Being able to get done the things that I’ve been meaning to do but haven’t had the aloneness to do is satisfying. Today I just want to relax and enjoy the solitude.

I need to talk about the thievery I was involved in on Wednesday. I went to get my helix re-pierced and upon payment I was only charged ↂ6 instead of ↂ36. I knew I was being undercharged but said nothing and proceeded to pay the ↂ6. I felt so guilty like I was a thief so I told Igor about it and he said it was their responsibility to check that they were charging me the right amount. He said ↂ6 was more reasonable and that I should say nothing. Hahaha! He’s so funny. Either way I feel bad and until I told Igor, my conscience wouldn’t let me rest. Anyway life happens!

I’m not going to go home for Christmas today. I’ll go tomorrow. Just being able to spend time alone is everything I need right now and I don’t want to ruin that just yet.

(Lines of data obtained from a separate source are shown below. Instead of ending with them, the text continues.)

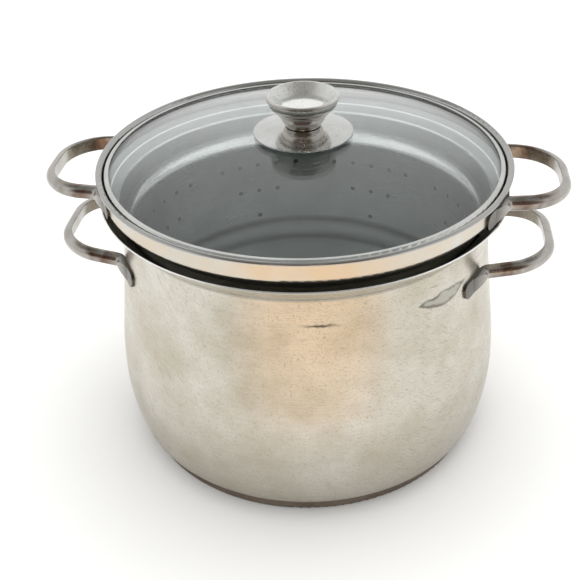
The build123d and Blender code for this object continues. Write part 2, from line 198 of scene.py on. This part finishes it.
# Marks are placed by their distance round the wall from its front line and by their height.
# The leaf is where two large circles, each a height and a radius, overlap, and so is flat
# above and bellied below
neck_r = 113.0 * MM
leaf_around = 95.2 * MM
leaf_circles = ((33.7 * MM, 106.0 * MM), (168.5 * MM, 37.0 * MM))
leaf_soft = 0.4 * MM
ragged_size, ragged_reach = 7.0 * MM, 5.0 * MM
# Each of these is two limits and the softness of the edge at both
leaf_line = (-1.3 * MM, 0.1 * MM, 0.5 * MM)
nick_around = (11.0 * MM, 26.0 * MM, 5.0 * MM)
nick_height = (137.7 * MM, 139.2 * MM, 0.6 * MM)
crease_line = (crease_z - 0.5 * MM, crease_z + 0.5 * MM, 0.5 * MM)


def find_place(tree):
    """A point's place, the three parts of that, and the point's distance from the Z axis."""
    place = add(tree, "TexCoord", {}, {}, "Object")
    parts = add(tree, "SeparateXYZ", {}, {0: place}).node.outputs
    level = add(tree, "CombineXYZ", {}, {0: parts[0], 1: parts[1]})
    radius = add(tree, "VectorMath", {"operation": "LENGTH"}, {0: level}, "Value")
    return place, parts, radius


def worn_metal(name, light, dark, rough, uneven, ring_mm, depth_mm, cloud_mm, worn=1.0):
    """Metal polished round the Z axis: fine rings, cloudy handling marks and scratches.

    The clouds go from light to dark. Rough is the mean roughness, and uneven is how far the
    rings and clouds move it. Worn is the strength of the scratches.
    """
    ring_run = 25.0 * MM
    radius_share = 1.37
    scratch_size = (14.0 * MM, 0.6 * MM, 0.6 * MM)
    scratch_soil, scratch_dull, scratch_depth = 0.42 * worn, 0.2 * worn, 0.6 * worn
    material, tree, surface = blank(name)
    place, parts, radius = find_place(tree)
    # The rings follow the height on a wall and the radius on a disc, and slowly die out and
    # begin again on their way round
    outwards = {"operation": "MULTIPLY_ADD", 1: radius_share}
    rise = add(tree, "Math", outwards, {0: radius, 2: parts[2]})
    ringwise = add(tree, "CombineXYZ", {}, {0: parts[0], 1: parts[1], 2: rise})
    pitch = (1 / ring_run, 1 / ring_run, 1 / (ring_mm * MM))
    ringwise = add(tree, "Mapping", {"Scale": pitch}, {0: ringwise})
    rings = add(tree, "TexNoise", {"Scale": 1.0, "Detail": 3.0, "Roughness": 0.6}, {0: ringwise})
    cloud_look = {"Scale": 1 / (cloud_mm * MM), "Detail": 4.0, "Roughness": 0.62}
    clouds = add(tree, "TexNoise", cloud_look, {0: place})
    clouds = add(tree, "MapRange", {"From Min": 0.3, "From Max": 0.7}, {0: clouds})
    # Three families of straight scratches cross the rings. Real ones are a few hundredths of a
    # millimetre wide, and these are drawn 0.6 mm wide to show
    families = []
    for turn in ((0.4, 0.7, 0.7), (0.2, -0.9, 2.3), (0.1, 0.2, 0.8)):
        slanted = {"vector_type": "TEXTURE", "Rotation": turn, "Scale": scratch_size}
        tilted = add(tree, "Mapping", slanted, {0: place})
        streaks = add(tree, "TexNoise", {"Scale": 1.0, "Detail": 1.0}, {0: tilted})
        families.append(add(tree, "MapRange", {"From Min": 0.65, "From Max": 0.72}, {0: streaks}))
    scratches = add(tree, "Math", {"operation": "MAXIMUM"}, {0: families[0], 1: families[1]})
    scratches = add(tree, "Math", {"operation": "MAXIMUM"}, {0: scratches, 1: families[2]})
    tones = {"data_type": "RGBA", 6: linear(dark), 7: linear(light)}
    tone = add(tree, "Mix", tones, {0: clouds}, 2)
    soiled = add(tree, "Math", {"operation": "MULTIPLY", 1: scratch_soil}, {0: scratches})
    soil = {"data_type": "RGBA", 7: linear("#8d877c")}
    tone = add(tree, "Mix", soil, {0: soiled, 6: tone}, 2)
    # Rings and scratches dull the polish, and under a light cloud it is brighter
    gloss = {"From Min": 0.3, "From Max": 0.7, "To Min": rough - uneven, "To Max": rough + uneven}
    dull = add(tree, "MapRange", gloss, {0: rings})
    clearer = {"operation": "MULTIPLY_ADD", 1: -uneven}
    dull = add(tree, "Math", clearer, {0: clouds, 2: dull})
    scuffed = {"operation": "MULTIPLY_ADD", "use_clamp": True, 1: scratch_dull}
    dull = add(tree, "Math", scuffed, {0: scratches, 2: dull})
    sunk = {"operation": "MULTIPLY_ADD", 1: -scratch_depth}
    relief = add(tree, "Math", sunk, {0: scratches, 2: rings})
    normal = add(tree, "Bump", {"Distance": depth_mm * MM}, {"Height": relief})
    links = {"Base Color": tone, "Roughness": dull, "Normal": normal}
    tree.links.new(add(tree, "BsdfPrincipled", {"Metallic": 1.0}, links), surface)
    return material


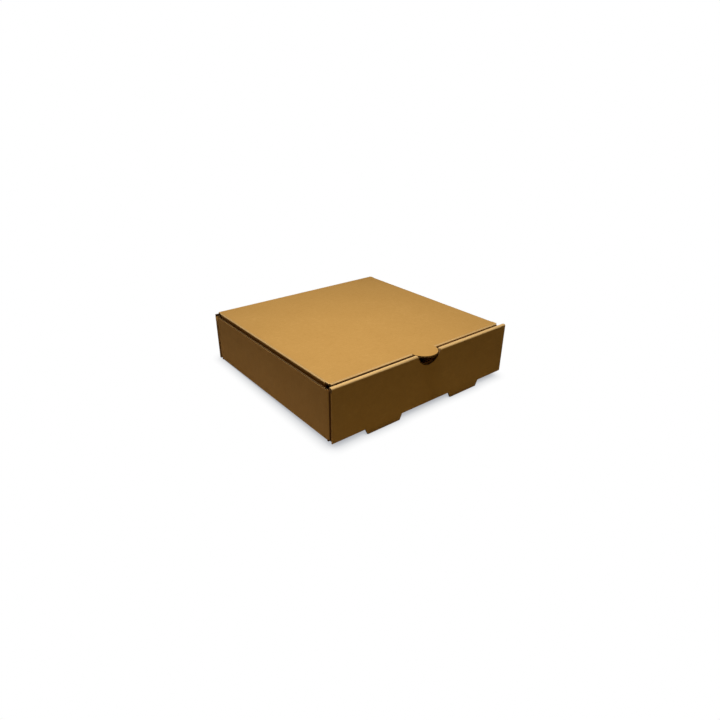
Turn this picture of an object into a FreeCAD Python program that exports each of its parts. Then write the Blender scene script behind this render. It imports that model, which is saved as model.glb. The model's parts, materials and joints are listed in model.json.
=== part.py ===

I’m very attracted to Igor! We take the cutest pictures together, we look amazing together and since I’ve been with him, I’ve been feeling a lot more body confident. The way he makes me feel about myself is more important than the way he makes me feel about him. Any guy can whisper sweet nothings into a lady’s ear and have her swoon. But make a woman feel cherished, appreciated, listened to, cared for, beautiful, not many men can do that.

His looks is one thing I’ve never really spoken about. I talk about him as a person a lot rather than how handsome he is. But he is handsome and ridiculously tall. Too tall in fact. I’m 5’5” and he’s 6’4” with big feet… And you know what they say about men with big feet. And I can definitely attest to that phenomenon. He’s good looking but I’ll leave it at that because I don’t want anything I say next to take away from his all-round amazingness.